Blair has said that after stepping down as Prime Minister, he plans to leave front-line politics and does not intend to take a seat in the House of Lords, commenting that it is, "...not my scene". [43]

There have been a number of rumours, in the British press, that Blair will run for the position of United Nations Secretary-General when Kofi Annan steps down on 31 December 2006. [44]

Spin
While the terms 'spin' and 'Spin Doctor' came into widespread use in UK politics as early as the late 1980s, it has been an especially prominent element of criticisms of the Blair government. 'Spin' means to selectively present news in a way which minimizes the political damage, and emphasises any positive aspects. A widely-levelled criticism of Blair and his government is that they make excessive use of spin to such an extent that government statements, even if entirely true, are now disbelieved; it is also said that the government has on occasions crossed the line between selective presentation of information and deliberate misleading.
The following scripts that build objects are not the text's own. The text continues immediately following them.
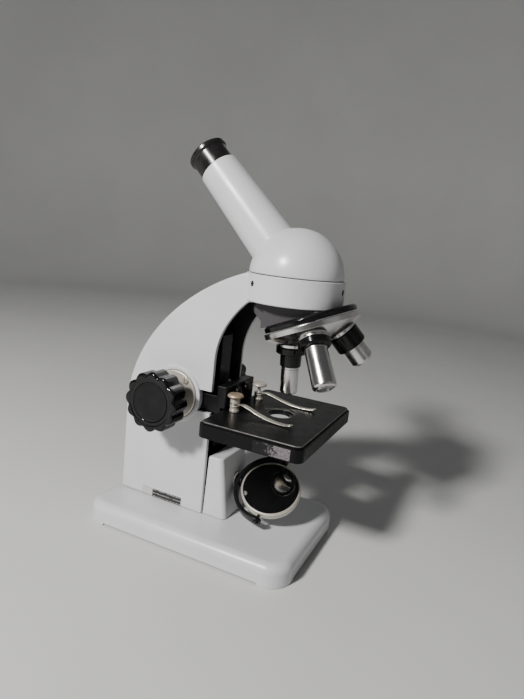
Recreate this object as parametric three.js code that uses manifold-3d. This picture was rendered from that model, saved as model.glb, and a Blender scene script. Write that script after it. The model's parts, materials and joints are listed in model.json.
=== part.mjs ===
// A school microscope with an inclined monocular head, a three-objective turret, a rack-focused
// stage with spring clips, and a double-sided mirror in a swivelling fork.
//
// Millimetres. +Z is up, +X is the stage side, and the near focus knob is on -Y. Positions along X are
// measured from the middle of the base. At the end the whole object is moved so that the origin is
// midway between its rearmost and foremost points, on the surface that it stands on.

import * as THREE from 'three';
import { mergeVertices } from 'three/addons/utils/BufferGeometryUtils.js';
import Module from 'manifold-3d';

// ---------------------------------------------------------------- driving dimensions

const GAP = 0.3; // between pieces that rest on each other
const FIT = 0.2; // radial clearance of a running fit
const RUN = 1; // how far a cutting tool runs past the face that it cuts
const PRESS = 0.05; // between pieces that are screwed or pressed together

const BASE = {
  length: 150.7,
  width: 100,
  top: 14.8,
  corner: 14.5,
  edge: 6,
  wall: 2.6,
  foot: 1.5,
  footReach: 17,
  footHeight: 4,
};
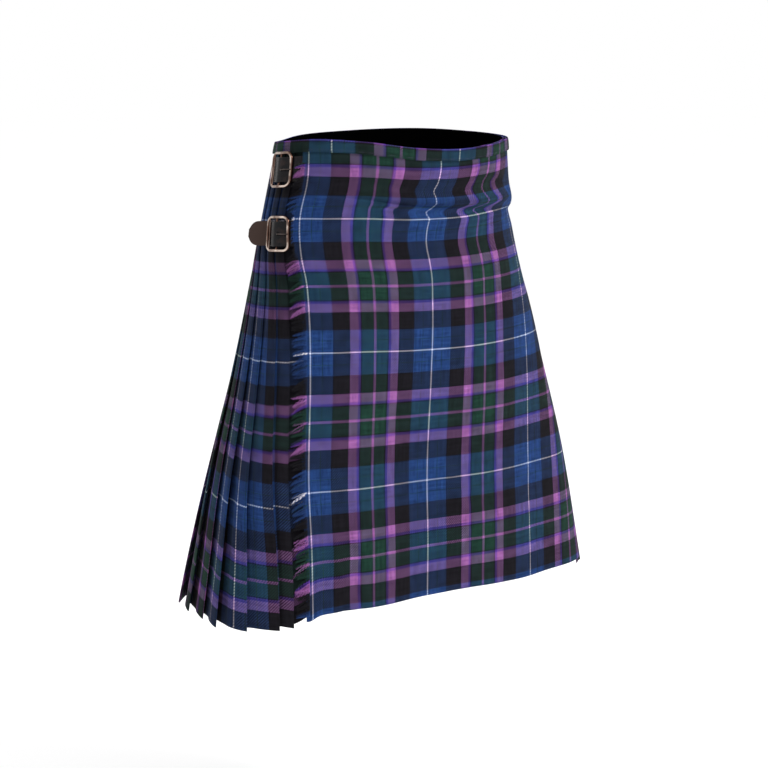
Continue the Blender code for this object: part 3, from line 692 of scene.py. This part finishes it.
cotton, tree, shader = new_material("black_cotton")
threads = [calc(tree, "MULTIPLY", place, pi / COTTON_THREAD) for place in place_on_map(tree)]
weave = calc(tree, "MULTIPLY", *(calc(tree, "SINE", thread) for thread in threads))
lint = noise(tree, 60.0, 4.0)
tinted = scaled(tree, LINING_COLOUR, between(tree, lint, 0.7, 1.3))
dress(tree, shader, tinted, between(tree, lint, 0.65, 0.85), weave, strength=0.2, distance=0.0001)
shader.inputs["Specular IOR Level"].default_value = 0.0

outer, inner, cut = [], [], []
for depth in depths_between(LINING_TOP, LINING_BOTTOM, LINING_ROWS):
    u = round_inside(depth)
    short, long = (2 * pi * u / wave_length for wave_length in LINING_PUCKERS)
    pucker = LINING_PUCKER * np.sin(short) * np.sin(long + 1.0)
    turn_at = LINING_BOTTOM - LINING_TURN
    turned_in = LINING_TURNED_IN * smooth(turn_at, turn_at + 0.2 * LINING_TURN, depth)
    outer.append(surface(u, depth, LINING_IN + LINING_WALL))
    inner.append(surface(u, depth, LINING_IN - turned_in + pucker))
    cut.append(np.stack([u, np.full_like(u, depth)], axis=-1))
lining = cloth_wall("waist_lining", outer, inner, cut, cotton)
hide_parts("lining")

# The binding, the lining's upper edge, folded out over the tops of the pleats and of the under apron.
BINDING_ROWS = 9
BINDING_THICK = 0.0005
BINDING_DOWN = 0.004
BINDING_UP = 0.0008
BINDING_WIDTH = 0.012
BAND_GAP = 0.0008
BAND_RISES = (-0.009, -0.022)


def over_folds(u):
    """How far out the waistband's inner face lies: over the under apron, and then over the pleats."""
    over_pleats = TOP_IN + WALL + BAND_GAP
    return MID_IN + (over_pleats - MID_IN) * smooth(*BAND_RISES, u)


u = round_inside(0.0)
reach_out = over_folds(u) - GAP
reach_out[u < APRON_EDGE - round_length(0.0) + apron_end(0.0)] = MID_IN
outer, inner, cut = [], [], []
for share in np.linspace(0.0, 1.0, BINDING_ROWS):
    down_inside = smooth(0.45, 0.0, share)
    out = LINING_IN - GAP + (reach_out - LINING_IN + GAP) * smooth(0.3, 1.0, share)
    top = -BINDING_UP + (BINDING_DOWN + BINDING_UP) * down_inside
    outer.append(surface(u, top, out))
    inner.append(surface(u, top + BINDING_THICK * (1.0 - down_inside), out + BINDING_THICK * down_inside))
    cut.append(np.stack([u, np.full_like(u, BINDING_WIDTH * share)], axis=-1))
binding = cloth_wall("waist_binding", outer, inner, cut, cotton)

# The over apron, the flat outer front. It laps the under apron and the first pleat, the lower strap pulls
# its right edge back, and its cloth slides a little sideways under the crease below the waist.
EDGE_LIFT = 0.0030
LIFT_AT_RIGHT = (0.055, 0.030)
LIFT_AT_LEFT = (0.086, 0.066)
LEFT_LIFT_ENDS = (0.11, 0.07)
LEFT_SHARE = 0.9
SLIDES = np.array([
    # depth, slide
    (0.000, 0.0000),
    (0.027, -0.0030),
    (0.044, 0.0005),
    (0.057, 0.0060),
    (0.066, 0.0005),
    (0.0745, -0.0050),
    (0.0785, -0.0035),
    (0.0815, 0.0045),
    (0.094, 0.0010),
    (0.110, 0.0025),
    (0.124, 0.0030),
    (0.150, -0.0010),
    (0.200, 0.0000),
])
SLIDE_FADES_IN = (0.06, 0.17)
SLIDE_GROWS = (0.18, 0.26)
SLIDE_GROWS_TO = 1.5
SAG = 0.008
SAG_WIDTH = (0.24, 0.0)
SAG_DEPTH = (0.26, 0.12)
HEM_WAVES_FROM = 0.50
HEM_WAVES = (
    # middle_u, half_width, drop
    (-0.006, 0.012, 0.0065),
    (0.055, 0.020, -0.0018),
    (0.120, 0.030, 0.0012),
    (0.240, 0.040, -0.0012),
    (0.350, 0.035, 0.0015),
)


def edge_lift(u, depth):
    """How far the over apron stands off what it laps: along its fringed edge, and over the left strap."""
    right = smooth(*LIFT_AT_RIGHT, u)
    left = smooth(*LIFT_AT_LEFT, apron_end(depth) - u) * smooth(*LEFT_LIFT_ENDS, depth)
    return EDGE_LIFT * (right + LEFT_SHARE * left)


def hem_drop(u, depth):
    """The uneven hang of the front hem."""
    total = sum(drop * np.exp(-(((u - middle) / half) ** 2)) for middle, half, drop in HEM_WAVES)
    return total * smooth(HEM_WAVES_FROM, LENGTH, depth)


outer, inner, cut = [], [], []
for depth in depths:
    u = np.linspace(APRON_EDGE, apron_end(depth), APRON_COLUMNS + 1)
    lifted = TOP_IN + edge_lift(u, depth)
    hang = hem_drop(u, depth)
    outer.append(surface(u, depth, lifted + WALL, hang))
    inner.append(surface(u, depth, lifted, hang))
    grown = smooth(*SLIDE_FADES_IN, u) * (1.0 + (SLIDE_GROWS_TO - 1.0) * smooth(*SLIDE_GROWS, u))
    slid = curve_through(SLIDES, 1, depth) * grown * (depth < SLIDES[-1, 0])
    sagged = SAG * smooth(*SAG_WIDTH, u) * smooth(*SAG_DEPTH, depth)
    cut.append(np.stack([u + slid, depth - FIRST_WHITE_WEFT - sagged], axis=-1))
over_apron = cloth_wall("over_apron_cloth", outer, inner, cut, wool)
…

The most widely-publicised example concerned Blair's appeal for trust over the danger from Iraq and weapons of mass destruction, which led to British participation in the invasion of Iraq. One 'intelligence dossier' later distributed on behalf of Blair [45] was substantially plagiarised from an academic thesis available on the internet [46], with some phrases altered to make them sound more threatening. No weapons of mass destruction were found in Iraq following the fall of Saddam Hussein's government, and Blair was later forced to concede that they had not existed [47][48]. A consequence of the lead-up to the second Gulf War is the belief that Blair compromised his credibility; however, defenders of Blair point to the fact that he was publishing to the public what he had been told in private and honestly believed at the time - even if such a belief was wrong.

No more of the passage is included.